**Exercise details**
Copy nothing but the lines below running from the line containing "Reconstruct the object" through the line containing "THREAD = 1.0", both end lines included.

** begin Data for this task **

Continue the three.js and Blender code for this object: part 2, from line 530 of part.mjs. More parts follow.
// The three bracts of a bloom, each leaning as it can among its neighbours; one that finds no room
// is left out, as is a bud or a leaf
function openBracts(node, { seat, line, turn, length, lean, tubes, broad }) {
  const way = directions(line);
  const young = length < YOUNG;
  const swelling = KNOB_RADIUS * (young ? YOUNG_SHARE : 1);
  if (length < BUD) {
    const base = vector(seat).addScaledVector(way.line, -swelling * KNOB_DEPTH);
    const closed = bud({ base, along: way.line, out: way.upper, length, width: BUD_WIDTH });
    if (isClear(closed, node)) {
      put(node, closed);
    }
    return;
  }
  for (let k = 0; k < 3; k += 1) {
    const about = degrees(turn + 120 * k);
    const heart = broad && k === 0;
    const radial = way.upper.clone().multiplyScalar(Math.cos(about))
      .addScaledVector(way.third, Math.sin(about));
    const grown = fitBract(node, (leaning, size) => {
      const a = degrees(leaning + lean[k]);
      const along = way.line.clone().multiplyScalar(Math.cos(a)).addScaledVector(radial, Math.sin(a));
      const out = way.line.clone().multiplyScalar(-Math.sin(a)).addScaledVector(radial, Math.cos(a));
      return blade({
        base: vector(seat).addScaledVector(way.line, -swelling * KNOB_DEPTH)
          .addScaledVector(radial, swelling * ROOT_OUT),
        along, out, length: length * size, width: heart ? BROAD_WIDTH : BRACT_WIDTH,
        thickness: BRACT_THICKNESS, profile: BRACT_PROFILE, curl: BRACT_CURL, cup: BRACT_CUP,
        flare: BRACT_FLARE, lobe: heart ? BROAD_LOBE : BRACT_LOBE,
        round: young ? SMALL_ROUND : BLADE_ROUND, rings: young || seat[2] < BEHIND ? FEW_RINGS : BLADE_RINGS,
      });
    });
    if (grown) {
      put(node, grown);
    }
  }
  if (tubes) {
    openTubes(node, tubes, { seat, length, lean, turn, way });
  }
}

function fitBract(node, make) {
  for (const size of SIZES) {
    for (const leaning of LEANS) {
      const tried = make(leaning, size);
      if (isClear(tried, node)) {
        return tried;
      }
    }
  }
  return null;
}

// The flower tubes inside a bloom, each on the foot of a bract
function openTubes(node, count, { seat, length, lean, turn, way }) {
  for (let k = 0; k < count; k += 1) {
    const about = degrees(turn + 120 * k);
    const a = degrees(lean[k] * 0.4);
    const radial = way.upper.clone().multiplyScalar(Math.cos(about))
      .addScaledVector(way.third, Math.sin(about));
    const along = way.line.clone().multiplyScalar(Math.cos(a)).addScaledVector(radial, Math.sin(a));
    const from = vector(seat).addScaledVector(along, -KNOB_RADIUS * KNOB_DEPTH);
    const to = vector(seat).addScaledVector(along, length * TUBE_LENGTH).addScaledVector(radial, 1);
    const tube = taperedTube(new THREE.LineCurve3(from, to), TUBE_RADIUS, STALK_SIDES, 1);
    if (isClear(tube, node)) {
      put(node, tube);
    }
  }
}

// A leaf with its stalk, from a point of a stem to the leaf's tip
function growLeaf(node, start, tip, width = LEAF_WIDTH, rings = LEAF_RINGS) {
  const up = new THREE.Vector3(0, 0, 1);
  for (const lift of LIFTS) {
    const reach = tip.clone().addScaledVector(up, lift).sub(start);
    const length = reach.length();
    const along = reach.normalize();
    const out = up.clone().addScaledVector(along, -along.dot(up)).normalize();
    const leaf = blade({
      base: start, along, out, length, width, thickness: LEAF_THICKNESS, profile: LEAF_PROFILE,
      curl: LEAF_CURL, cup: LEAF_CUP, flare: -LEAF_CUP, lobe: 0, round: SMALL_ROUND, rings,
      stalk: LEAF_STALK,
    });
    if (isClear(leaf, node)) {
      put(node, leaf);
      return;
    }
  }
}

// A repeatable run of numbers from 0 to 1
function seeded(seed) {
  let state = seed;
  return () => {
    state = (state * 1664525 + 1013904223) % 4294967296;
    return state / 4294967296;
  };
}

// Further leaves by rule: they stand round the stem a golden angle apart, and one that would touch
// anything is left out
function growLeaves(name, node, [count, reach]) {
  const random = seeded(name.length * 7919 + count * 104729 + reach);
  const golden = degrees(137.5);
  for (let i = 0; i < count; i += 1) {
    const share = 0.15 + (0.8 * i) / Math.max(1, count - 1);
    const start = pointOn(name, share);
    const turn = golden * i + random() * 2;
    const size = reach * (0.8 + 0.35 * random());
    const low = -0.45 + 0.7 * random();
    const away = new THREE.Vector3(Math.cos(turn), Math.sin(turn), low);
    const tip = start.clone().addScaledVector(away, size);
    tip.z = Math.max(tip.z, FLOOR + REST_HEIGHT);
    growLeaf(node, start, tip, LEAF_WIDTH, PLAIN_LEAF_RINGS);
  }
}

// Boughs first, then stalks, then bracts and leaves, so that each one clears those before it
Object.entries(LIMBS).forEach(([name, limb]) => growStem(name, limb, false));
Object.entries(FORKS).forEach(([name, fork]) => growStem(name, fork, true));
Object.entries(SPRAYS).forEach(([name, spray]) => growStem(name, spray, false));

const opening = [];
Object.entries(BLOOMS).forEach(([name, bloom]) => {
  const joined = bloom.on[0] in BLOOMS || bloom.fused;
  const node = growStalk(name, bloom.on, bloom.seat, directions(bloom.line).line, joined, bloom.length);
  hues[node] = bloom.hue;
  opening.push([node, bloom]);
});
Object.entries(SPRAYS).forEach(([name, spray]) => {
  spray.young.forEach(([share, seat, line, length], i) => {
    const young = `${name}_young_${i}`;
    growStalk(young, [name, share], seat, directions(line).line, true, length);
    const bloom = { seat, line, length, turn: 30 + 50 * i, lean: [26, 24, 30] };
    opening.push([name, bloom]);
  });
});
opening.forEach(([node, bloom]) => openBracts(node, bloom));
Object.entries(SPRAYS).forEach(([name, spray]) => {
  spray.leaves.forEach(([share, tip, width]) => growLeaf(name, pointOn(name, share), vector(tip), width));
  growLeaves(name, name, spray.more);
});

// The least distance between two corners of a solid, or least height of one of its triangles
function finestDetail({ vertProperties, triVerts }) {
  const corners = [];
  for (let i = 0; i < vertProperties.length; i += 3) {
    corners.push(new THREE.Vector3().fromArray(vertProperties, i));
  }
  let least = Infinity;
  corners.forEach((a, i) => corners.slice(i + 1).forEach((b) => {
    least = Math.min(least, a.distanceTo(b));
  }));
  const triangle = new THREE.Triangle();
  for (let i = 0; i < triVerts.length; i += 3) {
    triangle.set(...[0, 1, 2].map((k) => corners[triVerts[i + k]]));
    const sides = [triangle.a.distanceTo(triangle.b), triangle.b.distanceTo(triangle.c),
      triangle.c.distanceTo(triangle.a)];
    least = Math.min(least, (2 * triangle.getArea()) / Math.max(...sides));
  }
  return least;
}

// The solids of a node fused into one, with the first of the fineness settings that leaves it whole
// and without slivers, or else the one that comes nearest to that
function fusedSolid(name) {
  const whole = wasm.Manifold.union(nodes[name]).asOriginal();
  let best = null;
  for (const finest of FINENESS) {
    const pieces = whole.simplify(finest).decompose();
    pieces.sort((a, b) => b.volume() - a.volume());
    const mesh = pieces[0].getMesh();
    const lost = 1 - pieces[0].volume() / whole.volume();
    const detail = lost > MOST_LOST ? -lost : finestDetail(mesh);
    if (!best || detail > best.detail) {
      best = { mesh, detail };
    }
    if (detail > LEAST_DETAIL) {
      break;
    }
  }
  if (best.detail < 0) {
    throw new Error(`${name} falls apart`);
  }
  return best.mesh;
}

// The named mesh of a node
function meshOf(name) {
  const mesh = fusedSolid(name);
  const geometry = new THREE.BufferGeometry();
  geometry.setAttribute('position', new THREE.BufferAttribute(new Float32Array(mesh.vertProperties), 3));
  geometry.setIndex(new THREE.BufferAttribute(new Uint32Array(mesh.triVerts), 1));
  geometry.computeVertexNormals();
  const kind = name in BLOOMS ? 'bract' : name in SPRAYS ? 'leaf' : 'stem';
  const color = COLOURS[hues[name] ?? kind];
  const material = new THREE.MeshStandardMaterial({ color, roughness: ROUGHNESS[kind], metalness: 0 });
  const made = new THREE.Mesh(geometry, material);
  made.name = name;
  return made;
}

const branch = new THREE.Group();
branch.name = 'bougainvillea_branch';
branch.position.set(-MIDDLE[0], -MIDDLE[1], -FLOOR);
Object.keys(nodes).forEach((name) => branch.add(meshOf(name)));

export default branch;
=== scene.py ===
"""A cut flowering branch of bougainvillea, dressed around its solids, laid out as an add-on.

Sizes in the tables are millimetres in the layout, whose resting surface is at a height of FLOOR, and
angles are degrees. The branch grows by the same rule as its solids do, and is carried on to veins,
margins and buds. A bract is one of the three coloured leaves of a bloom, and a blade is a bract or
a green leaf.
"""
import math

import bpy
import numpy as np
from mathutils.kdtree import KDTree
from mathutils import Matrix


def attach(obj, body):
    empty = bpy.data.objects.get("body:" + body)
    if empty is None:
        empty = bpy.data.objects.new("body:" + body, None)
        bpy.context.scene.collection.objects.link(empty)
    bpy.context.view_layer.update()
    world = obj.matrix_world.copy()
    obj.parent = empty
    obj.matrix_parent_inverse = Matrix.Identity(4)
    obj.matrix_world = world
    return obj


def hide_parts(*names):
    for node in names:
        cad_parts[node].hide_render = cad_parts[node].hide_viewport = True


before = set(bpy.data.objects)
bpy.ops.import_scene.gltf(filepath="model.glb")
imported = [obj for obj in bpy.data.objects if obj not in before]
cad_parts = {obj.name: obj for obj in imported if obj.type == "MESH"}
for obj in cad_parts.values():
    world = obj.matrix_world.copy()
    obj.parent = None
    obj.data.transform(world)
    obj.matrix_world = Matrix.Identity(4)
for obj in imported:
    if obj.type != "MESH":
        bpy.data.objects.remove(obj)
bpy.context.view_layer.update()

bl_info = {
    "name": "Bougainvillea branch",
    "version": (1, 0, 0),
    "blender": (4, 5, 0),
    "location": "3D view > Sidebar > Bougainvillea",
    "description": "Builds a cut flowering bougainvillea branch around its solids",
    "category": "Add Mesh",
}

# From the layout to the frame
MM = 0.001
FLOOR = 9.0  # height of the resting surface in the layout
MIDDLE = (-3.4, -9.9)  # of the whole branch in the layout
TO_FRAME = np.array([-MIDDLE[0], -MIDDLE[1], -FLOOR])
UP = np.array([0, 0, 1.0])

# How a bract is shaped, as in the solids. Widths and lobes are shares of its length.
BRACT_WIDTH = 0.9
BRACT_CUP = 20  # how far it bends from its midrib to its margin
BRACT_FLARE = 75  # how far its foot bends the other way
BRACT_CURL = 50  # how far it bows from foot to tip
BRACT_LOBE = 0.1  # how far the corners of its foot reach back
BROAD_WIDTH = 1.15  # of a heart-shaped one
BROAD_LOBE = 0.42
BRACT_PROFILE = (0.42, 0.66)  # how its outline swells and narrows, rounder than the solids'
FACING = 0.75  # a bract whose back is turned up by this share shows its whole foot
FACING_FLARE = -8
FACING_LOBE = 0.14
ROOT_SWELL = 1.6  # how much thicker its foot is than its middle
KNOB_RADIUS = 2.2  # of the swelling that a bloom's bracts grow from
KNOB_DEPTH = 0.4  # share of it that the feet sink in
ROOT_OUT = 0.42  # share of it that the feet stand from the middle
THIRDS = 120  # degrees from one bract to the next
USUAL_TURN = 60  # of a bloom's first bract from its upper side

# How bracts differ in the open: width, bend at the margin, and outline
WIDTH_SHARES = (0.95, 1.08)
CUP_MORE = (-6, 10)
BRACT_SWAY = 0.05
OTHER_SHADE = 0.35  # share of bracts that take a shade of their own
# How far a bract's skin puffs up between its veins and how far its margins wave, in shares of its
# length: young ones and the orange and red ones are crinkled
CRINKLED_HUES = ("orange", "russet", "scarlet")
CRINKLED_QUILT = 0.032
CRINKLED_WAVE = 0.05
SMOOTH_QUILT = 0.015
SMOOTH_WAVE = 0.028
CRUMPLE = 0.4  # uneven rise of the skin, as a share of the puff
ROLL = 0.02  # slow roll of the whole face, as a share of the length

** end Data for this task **
** begin Data for this task **

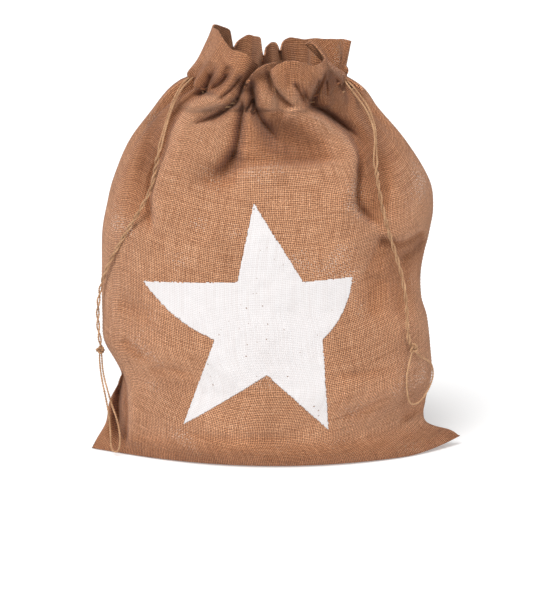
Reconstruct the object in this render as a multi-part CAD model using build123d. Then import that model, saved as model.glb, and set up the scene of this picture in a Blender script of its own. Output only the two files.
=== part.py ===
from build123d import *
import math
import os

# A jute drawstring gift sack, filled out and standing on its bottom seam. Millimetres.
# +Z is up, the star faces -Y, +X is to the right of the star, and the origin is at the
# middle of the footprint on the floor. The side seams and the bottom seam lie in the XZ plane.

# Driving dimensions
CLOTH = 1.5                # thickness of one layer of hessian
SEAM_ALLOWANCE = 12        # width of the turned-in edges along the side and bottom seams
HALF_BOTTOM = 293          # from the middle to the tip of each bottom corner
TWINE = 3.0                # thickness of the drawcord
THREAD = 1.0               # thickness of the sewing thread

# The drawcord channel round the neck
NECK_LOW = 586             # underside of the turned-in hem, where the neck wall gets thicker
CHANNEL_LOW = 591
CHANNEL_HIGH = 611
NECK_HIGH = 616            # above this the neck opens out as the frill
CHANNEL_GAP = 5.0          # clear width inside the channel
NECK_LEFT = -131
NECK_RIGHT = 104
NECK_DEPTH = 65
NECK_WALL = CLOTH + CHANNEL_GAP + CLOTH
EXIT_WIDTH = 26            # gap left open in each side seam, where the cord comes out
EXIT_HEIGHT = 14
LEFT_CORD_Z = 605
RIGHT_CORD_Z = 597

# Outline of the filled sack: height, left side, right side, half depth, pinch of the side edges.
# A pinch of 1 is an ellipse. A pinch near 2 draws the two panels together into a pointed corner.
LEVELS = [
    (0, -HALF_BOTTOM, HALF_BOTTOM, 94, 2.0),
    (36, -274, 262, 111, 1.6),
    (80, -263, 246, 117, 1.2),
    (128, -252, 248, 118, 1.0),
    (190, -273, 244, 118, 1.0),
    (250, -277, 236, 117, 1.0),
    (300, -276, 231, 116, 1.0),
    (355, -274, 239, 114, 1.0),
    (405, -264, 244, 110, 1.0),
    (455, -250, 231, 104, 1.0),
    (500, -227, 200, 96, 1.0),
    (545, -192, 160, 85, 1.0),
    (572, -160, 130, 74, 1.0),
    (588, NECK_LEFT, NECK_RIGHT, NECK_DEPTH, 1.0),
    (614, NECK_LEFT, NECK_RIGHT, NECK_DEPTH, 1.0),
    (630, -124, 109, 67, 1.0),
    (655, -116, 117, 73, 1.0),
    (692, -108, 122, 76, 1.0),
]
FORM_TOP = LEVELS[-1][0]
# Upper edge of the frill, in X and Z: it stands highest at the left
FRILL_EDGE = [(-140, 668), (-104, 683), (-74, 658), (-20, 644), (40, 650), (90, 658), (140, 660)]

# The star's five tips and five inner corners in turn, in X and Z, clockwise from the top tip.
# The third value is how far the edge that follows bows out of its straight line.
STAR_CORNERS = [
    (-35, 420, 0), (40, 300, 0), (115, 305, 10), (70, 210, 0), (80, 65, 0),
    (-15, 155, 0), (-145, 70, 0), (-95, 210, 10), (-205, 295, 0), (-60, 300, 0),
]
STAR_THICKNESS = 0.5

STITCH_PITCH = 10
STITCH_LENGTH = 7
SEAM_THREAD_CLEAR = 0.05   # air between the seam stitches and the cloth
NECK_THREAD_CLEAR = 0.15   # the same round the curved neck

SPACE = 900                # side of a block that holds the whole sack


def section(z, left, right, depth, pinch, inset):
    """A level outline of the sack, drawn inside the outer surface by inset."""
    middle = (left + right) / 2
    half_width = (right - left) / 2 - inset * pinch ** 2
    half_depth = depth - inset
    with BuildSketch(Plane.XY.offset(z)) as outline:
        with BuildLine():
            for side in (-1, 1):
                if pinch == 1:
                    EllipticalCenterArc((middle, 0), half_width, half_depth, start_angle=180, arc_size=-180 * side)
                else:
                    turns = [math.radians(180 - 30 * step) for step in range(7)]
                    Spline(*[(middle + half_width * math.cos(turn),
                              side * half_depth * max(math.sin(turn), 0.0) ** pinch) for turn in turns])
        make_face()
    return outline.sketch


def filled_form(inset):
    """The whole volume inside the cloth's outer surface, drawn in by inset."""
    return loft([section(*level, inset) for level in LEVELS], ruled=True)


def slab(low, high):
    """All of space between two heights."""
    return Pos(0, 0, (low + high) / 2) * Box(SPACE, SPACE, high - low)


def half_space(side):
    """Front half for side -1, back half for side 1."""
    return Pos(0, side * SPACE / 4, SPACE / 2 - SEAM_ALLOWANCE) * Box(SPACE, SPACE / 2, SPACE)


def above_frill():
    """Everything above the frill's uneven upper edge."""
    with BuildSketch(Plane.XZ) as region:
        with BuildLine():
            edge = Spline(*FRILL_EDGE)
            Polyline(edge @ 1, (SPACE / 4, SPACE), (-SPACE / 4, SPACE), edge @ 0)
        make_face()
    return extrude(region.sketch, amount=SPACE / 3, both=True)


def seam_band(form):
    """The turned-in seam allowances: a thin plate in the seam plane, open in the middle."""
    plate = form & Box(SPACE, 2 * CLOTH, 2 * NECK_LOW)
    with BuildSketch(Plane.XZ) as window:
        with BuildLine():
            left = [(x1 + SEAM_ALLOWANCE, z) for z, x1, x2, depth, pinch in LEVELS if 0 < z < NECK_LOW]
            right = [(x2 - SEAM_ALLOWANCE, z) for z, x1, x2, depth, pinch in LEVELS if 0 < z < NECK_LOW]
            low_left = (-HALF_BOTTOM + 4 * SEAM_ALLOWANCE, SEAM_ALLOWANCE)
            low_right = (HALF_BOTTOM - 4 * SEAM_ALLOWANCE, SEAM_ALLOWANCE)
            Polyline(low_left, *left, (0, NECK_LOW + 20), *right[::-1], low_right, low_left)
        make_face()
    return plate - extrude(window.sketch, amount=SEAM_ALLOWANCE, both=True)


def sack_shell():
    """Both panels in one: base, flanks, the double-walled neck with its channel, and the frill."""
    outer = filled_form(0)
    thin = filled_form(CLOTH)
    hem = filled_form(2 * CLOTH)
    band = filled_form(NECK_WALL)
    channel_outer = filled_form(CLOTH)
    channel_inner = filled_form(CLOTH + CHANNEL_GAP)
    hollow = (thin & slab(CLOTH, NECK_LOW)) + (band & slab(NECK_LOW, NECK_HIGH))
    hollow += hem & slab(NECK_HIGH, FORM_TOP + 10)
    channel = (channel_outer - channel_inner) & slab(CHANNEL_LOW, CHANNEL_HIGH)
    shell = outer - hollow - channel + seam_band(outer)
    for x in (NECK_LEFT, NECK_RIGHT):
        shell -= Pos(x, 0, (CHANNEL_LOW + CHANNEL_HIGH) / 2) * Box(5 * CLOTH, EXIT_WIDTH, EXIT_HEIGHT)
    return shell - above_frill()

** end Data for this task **

**Correct response**
Reconstruct the object in this render as a multi-part CAD model using build123d. Then import that model, saved as model.glb, and set up the scene of this picture in a Blender script of its own. Output only the two files.
=== part.py ===
from build123d import *
import math
import os

# A jute drawstring gift sack, filled out and standing on its bottom seam. Millimetres.
# +Z is up, the star faces -Y, +X is to the right of the star, and the origin is at the
# middle of the footprint on the floor. The side seams and the bottom seam lie in the XZ plane.

# Driving dimensions
CLOTH = 1.5                # thickness of one layer of hessian
SEAM_ALLOWANCE = 12        # width of the turned-in edges along the side and bottom seams
HALF_BOTTOM = 293          # from the middle to the tip of each bottom corner
TWINE = 3.0                # thickness of the drawcord
THREAD = 1.0               # thickness of the sewing thread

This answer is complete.